[start of Data provided]

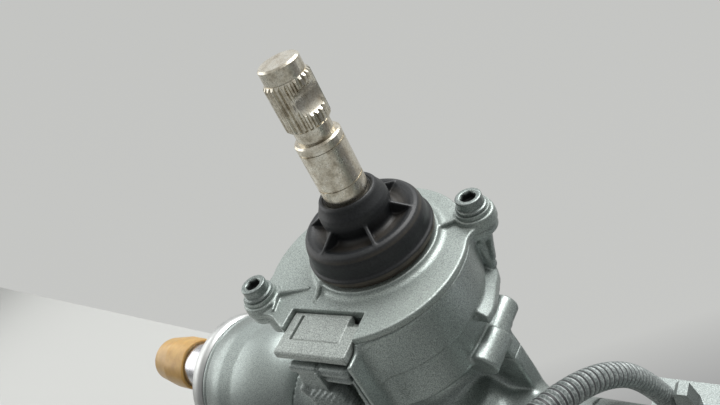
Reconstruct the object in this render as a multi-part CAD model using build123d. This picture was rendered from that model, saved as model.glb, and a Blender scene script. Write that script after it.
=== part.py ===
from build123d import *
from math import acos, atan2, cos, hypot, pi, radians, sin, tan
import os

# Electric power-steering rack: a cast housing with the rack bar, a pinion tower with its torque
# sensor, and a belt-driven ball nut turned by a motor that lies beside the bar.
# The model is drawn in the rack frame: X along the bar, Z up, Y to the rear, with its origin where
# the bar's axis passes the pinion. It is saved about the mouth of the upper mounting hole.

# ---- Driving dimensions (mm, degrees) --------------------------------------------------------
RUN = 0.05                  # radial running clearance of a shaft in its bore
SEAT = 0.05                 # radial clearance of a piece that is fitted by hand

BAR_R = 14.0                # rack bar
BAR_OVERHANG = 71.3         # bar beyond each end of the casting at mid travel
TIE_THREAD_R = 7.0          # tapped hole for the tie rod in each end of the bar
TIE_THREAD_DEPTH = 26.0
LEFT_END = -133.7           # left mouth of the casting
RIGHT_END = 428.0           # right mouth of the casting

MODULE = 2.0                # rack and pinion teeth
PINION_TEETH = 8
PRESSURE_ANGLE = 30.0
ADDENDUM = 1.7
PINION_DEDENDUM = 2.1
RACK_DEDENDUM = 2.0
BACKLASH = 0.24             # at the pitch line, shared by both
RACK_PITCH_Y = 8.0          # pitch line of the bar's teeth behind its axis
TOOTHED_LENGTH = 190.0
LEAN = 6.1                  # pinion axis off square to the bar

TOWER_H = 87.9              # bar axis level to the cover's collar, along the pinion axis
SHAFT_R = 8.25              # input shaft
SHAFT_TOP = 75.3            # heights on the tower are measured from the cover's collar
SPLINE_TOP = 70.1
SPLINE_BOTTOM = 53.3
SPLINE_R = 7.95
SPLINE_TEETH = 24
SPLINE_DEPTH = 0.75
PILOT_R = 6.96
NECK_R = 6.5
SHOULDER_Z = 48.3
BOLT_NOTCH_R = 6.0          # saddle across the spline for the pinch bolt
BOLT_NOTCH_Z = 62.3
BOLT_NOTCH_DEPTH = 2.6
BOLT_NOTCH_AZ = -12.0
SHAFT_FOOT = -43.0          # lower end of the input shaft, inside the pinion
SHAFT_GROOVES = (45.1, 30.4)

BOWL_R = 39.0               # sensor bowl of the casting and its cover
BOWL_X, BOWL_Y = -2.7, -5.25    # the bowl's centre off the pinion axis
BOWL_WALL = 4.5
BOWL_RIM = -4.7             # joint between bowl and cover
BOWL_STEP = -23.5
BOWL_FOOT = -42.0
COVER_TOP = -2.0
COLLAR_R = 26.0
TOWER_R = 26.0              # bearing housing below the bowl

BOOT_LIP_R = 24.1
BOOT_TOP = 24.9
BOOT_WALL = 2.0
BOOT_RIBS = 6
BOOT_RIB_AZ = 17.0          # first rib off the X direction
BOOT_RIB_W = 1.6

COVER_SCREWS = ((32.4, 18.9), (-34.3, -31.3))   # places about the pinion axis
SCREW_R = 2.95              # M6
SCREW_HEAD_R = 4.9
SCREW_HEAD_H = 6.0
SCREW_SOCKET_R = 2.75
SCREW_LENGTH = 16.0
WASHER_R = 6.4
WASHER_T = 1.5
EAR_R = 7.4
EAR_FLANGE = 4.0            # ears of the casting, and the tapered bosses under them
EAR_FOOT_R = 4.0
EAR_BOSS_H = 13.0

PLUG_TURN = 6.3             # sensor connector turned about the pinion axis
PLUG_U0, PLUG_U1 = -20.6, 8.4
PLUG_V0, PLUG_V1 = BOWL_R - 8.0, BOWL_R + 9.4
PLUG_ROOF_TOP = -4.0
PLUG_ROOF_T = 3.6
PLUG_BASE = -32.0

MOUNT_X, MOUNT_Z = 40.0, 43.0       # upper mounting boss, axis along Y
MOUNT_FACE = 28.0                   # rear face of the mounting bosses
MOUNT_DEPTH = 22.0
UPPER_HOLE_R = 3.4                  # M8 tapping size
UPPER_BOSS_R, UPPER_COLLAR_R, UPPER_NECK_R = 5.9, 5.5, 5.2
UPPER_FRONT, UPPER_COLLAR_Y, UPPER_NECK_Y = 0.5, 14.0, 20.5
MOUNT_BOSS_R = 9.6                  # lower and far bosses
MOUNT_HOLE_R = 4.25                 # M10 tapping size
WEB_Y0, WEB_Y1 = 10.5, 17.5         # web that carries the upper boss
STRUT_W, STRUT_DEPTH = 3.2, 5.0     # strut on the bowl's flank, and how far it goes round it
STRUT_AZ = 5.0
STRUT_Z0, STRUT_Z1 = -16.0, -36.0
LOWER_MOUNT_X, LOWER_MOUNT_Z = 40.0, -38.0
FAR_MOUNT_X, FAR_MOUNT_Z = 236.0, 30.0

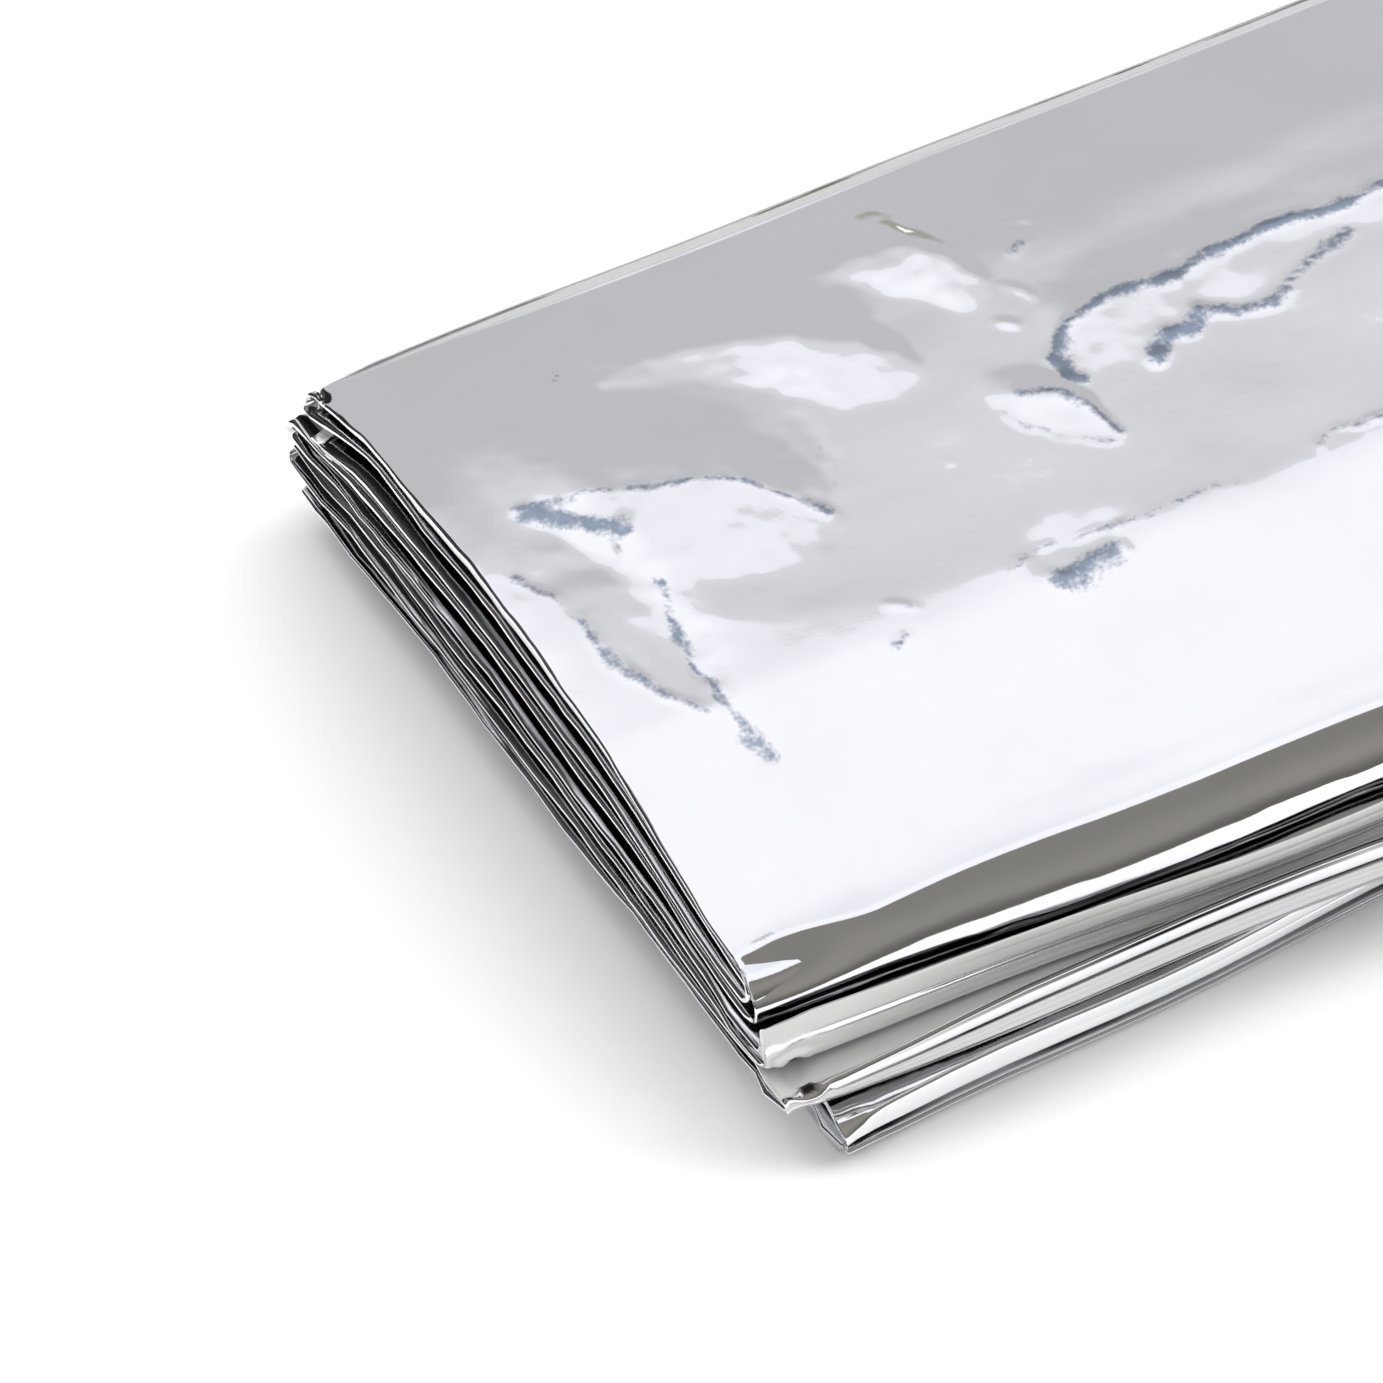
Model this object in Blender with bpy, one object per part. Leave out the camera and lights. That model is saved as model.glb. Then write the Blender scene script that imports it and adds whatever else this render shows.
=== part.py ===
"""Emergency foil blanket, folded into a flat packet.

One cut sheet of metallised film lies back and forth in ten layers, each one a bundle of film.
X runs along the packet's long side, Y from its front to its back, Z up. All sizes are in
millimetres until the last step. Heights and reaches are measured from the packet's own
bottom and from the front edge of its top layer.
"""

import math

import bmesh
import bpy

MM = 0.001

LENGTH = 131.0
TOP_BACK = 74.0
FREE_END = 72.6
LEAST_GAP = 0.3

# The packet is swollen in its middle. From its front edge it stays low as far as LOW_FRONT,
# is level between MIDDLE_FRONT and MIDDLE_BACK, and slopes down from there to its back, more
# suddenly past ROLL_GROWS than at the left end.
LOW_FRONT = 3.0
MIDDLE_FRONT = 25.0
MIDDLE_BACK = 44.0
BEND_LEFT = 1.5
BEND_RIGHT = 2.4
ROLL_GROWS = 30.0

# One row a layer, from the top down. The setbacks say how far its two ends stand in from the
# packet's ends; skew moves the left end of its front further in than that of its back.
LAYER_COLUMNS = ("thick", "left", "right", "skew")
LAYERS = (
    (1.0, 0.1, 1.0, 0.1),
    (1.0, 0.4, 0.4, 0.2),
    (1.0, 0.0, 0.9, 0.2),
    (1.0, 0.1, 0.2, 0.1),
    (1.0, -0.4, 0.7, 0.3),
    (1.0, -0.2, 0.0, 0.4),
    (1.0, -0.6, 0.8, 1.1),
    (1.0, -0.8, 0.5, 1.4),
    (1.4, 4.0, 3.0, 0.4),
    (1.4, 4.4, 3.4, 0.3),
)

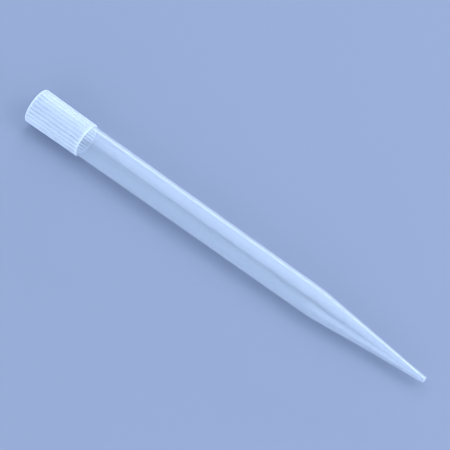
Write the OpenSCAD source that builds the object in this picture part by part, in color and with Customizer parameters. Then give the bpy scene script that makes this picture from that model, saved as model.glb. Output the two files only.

[end of Data provided]

• _Exercise goal_
Exactly reproduce every record.

• _The completed task_
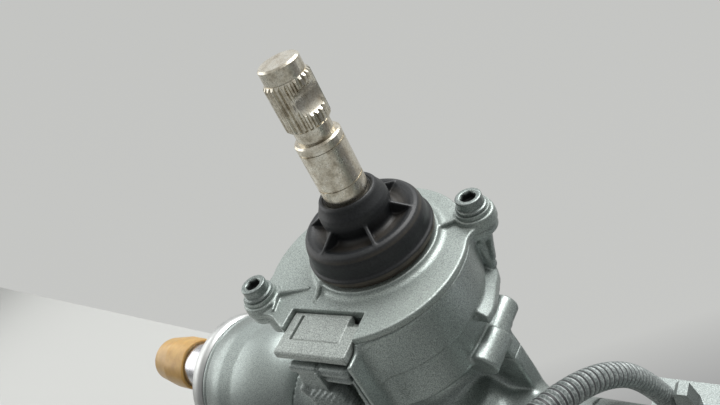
Reconstruct the object in this render as a multi-part CAD model using build123d. This picture was rendered from that model, saved as model.glb, and a Blender scene script. Write that script after it.
=== part.py ===
from build123d import *
from math import acos, atan2, cos, hypot, pi, radians, sin, tan
import os

# Electric power-steering rack: a cast housing with the rack bar, a pinion tower with its torque
# sensor, and a belt-driven ball nut turned by a motor that lies beside the bar.
# The model is drawn in the rack frame: X along the bar, Z up, Y to the rear, with its origin where
# the bar's axis passes the pinion. It is saved about the mouth of the upper mounting hole.

# ---- Driving dimensions (mm, degrees) --------------------------------------------------------
RUN = 0.05                  # radial running clearance of a shaft in its bore
SEAT = 0.05                 # radial clearance of a piece that is fitted by hand

BAR_R = 14.0                # rack bar
BAR_OVERHANG = 71.3         # bar beyond each end of the casting at mid travel
TIE_THREAD_R = 7.0          # tapped hole for the tie rod in each end of the bar
TIE_THREAD_DEPTH = 26.0
LEFT_END = -133.7           # left mouth of the casting
RIGHT_END = 428.0           # right mouth of the casting

MODULE = 2.0                # rack and pinion teeth
PINION_TEETH = 8
PRESSURE_ANGLE = 30.0
ADDENDUM = 1.7
PINION_DEDENDUM = 2.1
RACK_DEDENDUM = 2.0
BACKLASH = 0.24             # at the pitch line, shared by both
RACK_PITCH_Y = 8.0          # pitch line of the bar's teeth behind its axis
TOOTHED_LENGTH = 190.0
LEAN = 6.1                  # pinion axis off square to the bar

TOWER_H = 87.9              # bar axis level to the cover's collar, along the pinion axis
SHAFT_R = 8.25              # input shaft
SHAFT_TOP = 75.3            # heights on the tower are measured from the cover's collar
SPLINE_TOP = 70.1
SPLINE_BOTTOM = 53.3
SPLINE_R = 7.95
SPLINE_TEETH = 24
SPLINE_DEPTH = 0.75
PILOT_R = 6.96
NECK_R = 6.5
SHOULDER_Z = 48.3
BOLT_NOTCH_R = 6.0          # saddle across the spline for the pinch bolt
BOLT_NOTCH_Z = 62.3
BOLT_NOTCH_DEPTH = 2.6
BOLT_NOTCH_AZ = -12.0
SHAFT_FOOT = -43.0          # lower end of the input shaft, inside the pinion
SHAFT_GROOVES = (45.1, 30.4)

BOWL_R = 39.0               # sensor bowl of the casting and its cover
BOWL_X, BOWL_Y = -2.7, -5.25    # the bowl's centre off the pinion axis
BOWL_WALL = 4.5
BOWL_RIM = -4.7             # joint between bowl and cover
BOWL_STEP = -23.5
BOWL_FOOT = -42.0
COVER_TOP = -2.0
COLLAR_R = 26.0
TOWER_R = 26.0              # bearing housing below the bowl

BOOT_LIP_R = 24.1
BOOT_TOP = 24.9
BOOT_WALL = 2.0
BOOT_RIBS = 6
BOOT_RIB_AZ = 17.0          # first rib off the X direction
BOOT_RIB_W = 1.6

COVER_SCREWS = ((32.4, 18.9), (-34.3, -31.3))   # places about the pinion axis
SCREW_R = 2.95              # M6
SCREW_HEAD_R = 4.9
SCREW_HEAD_H = 6.0
SCREW_SOCKET_R = 2.75
SCREW_LENGTH = 16.0
WASHER_R = 6.4
WASHER_T = 1.5
EAR_R = 7.4
EAR_FLANGE = 4.0            # ears of the casting, and the tapered bosses under them
EAR_FOOT_R = 4.0
EAR_BOSS_H = 13.0

PLUG_TURN = 6.3             # sensor connector turned about the pinion axis
PLUG_U0, PLUG_U1 = -20.6, 8.4
PLUG_V0, PLUG_V1 = BOWL_R - 8.0, BOWL_R + 9.4
PLUG_ROOF_TOP = -4.0
PLUG_ROOF_T = 3.6
PLUG_BASE = -32.0

MOUNT_X, MOUNT_Z = 40.0, 43.0       # upper mounting boss, axis along Y
MOUNT_FACE = 28.0                   # rear face of the mounting bosses
MOUNT_DEPTH = 22.0
UPPER_HOLE_R = 3.4                  # M8 tapping size
UPPER_BOSS_R, UPPER_COLLAR_R, UPPER_NECK_R = 5.9, 5.5, 5.2
UPPER_FRONT, UPPER_COLLAR_Y, UPPER_NECK_Y = 0.5, 14.0, 20.5
MOUNT_BOSS_R = 9.6                  # lower and far bosses
MOUNT_HOLE_R = 4.25                 # M10 tapping size
WEB_Y0, WEB_Y1 = 10.5, 17.5         # web that carries the upper boss
STRUT_W, STRUT_DEPTH = 3.2, 5.0     # strut on the bowl's flank, and how far it goes round it
STRUT_AZ = 5.0
STRUT_Z0, STRUT_Z1 = -16.0, -36.0
LOWER_MOUNT_X, LOWER_MOUNT_Z = 40.0, -38.0
FAR_MOUNT_X, FAR_MOUNT_Z = 236.0, 30.0

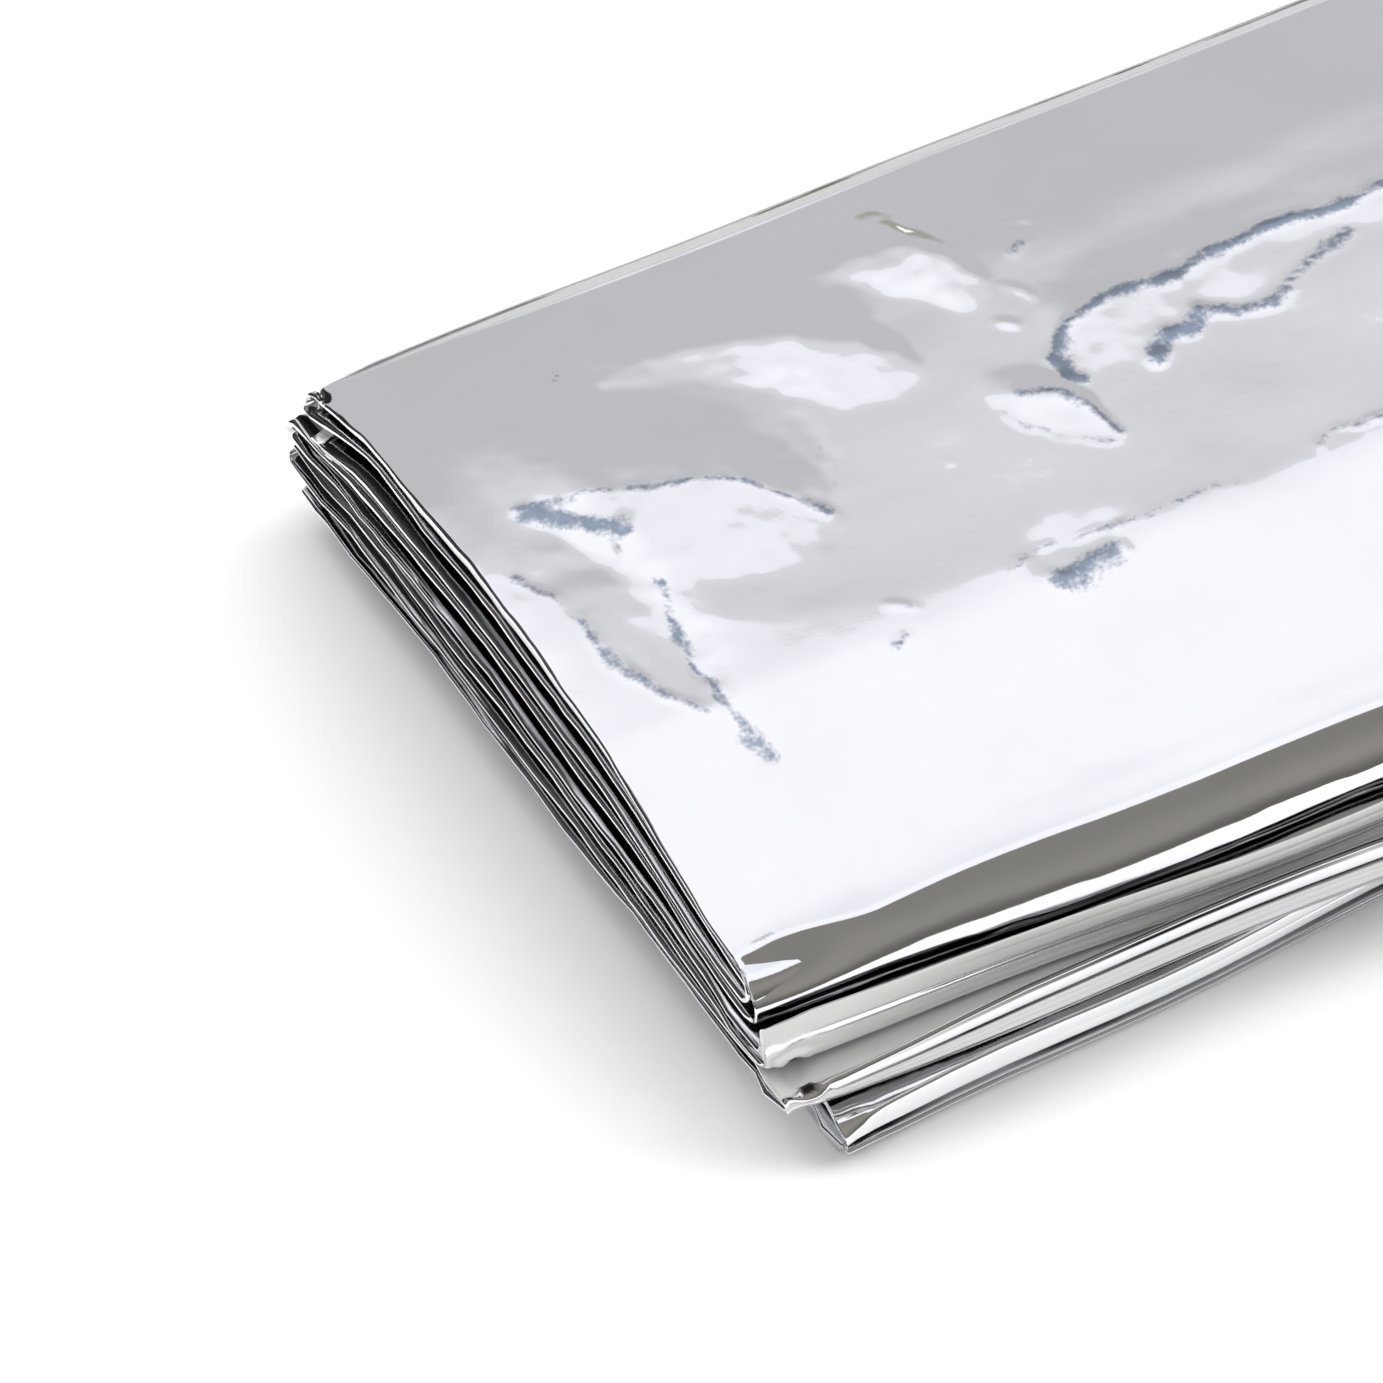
Model this object in Blender with bpy, one object per part. Leave out the camera and lights. That model is saved as model.glb. Then write the Blender scene script that imports it and adds whatever else this render shows.
=== part.py ===
"""Emergency foil blanket, folded into a flat packet.

One cut sheet of metallised film lies back and forth in ten layers, each one a bundle of film.
X runs along the packet's long side, Y from its front to its back, Z up. All sizes are in
millimetres until the last step. Heights and reaches are measured from the packet's own
bottom and from the front edge of its top layer.
"""

import math

import bmesh
import bpy

MM = 0.001

LENGTH = 131.0
TOP_BACK = 74.0
FREE_END = 72.6
LEAST_GAP = 0.3

# The packet is swollen in its middle. From its front edge it stays low as far as LOW_FRONT,
# is level between MIDDLE_FRONT and MIDDLE_BACK, and slopes down from there to its back, more
# suddenly past ROLL_GROWS than at the left end.
LOW_FRONT = 3.0
MIDDLE_FRONT = 25.0
MIDDLE_BACK = 44.0
BEND_LEFT = 1.5
BEND_RIGHT = 2.4
ROLL_GROWS = 30.0

# One row a layer, from the top down. The setbacks say how far its two ends stand in from the
# packet's ends; skew moves the left end of its front further in than that of its back.
LAYER_COLUMNS = ("thick", "left", "right", "skew")
LAYERS = (
    (1.0, 0.1, 1.0, 0.1),
    (1.0, 0.4, 0.4, 0.2),
    (1.0, 0.0, 0.9, 0.2),
    (1.0, 0.1, 0.2, 0.1),
    (1.0, -0.4, 0.7, 0.3),
    (1.0, -0.2, 0.0, 0.4),
    (1.0, -0.6, 0.8, 1.1),
    (1.0, -0.8, 0.5, 1.4),
    (1.4, 4.0, 3.0, 0.4),
    (1.4, 4.4, 3.4, 0.3),
)

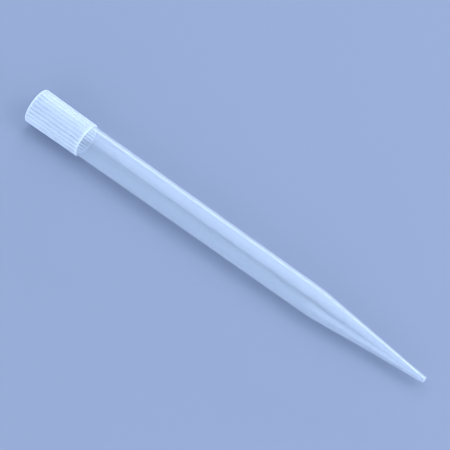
Write the OpenSCAD source that builds the object in this picture part by part, in color and with Customizer parameters. Then give the bpy scene script that makes this picture from that model, saved as model.glb. Output the two files only.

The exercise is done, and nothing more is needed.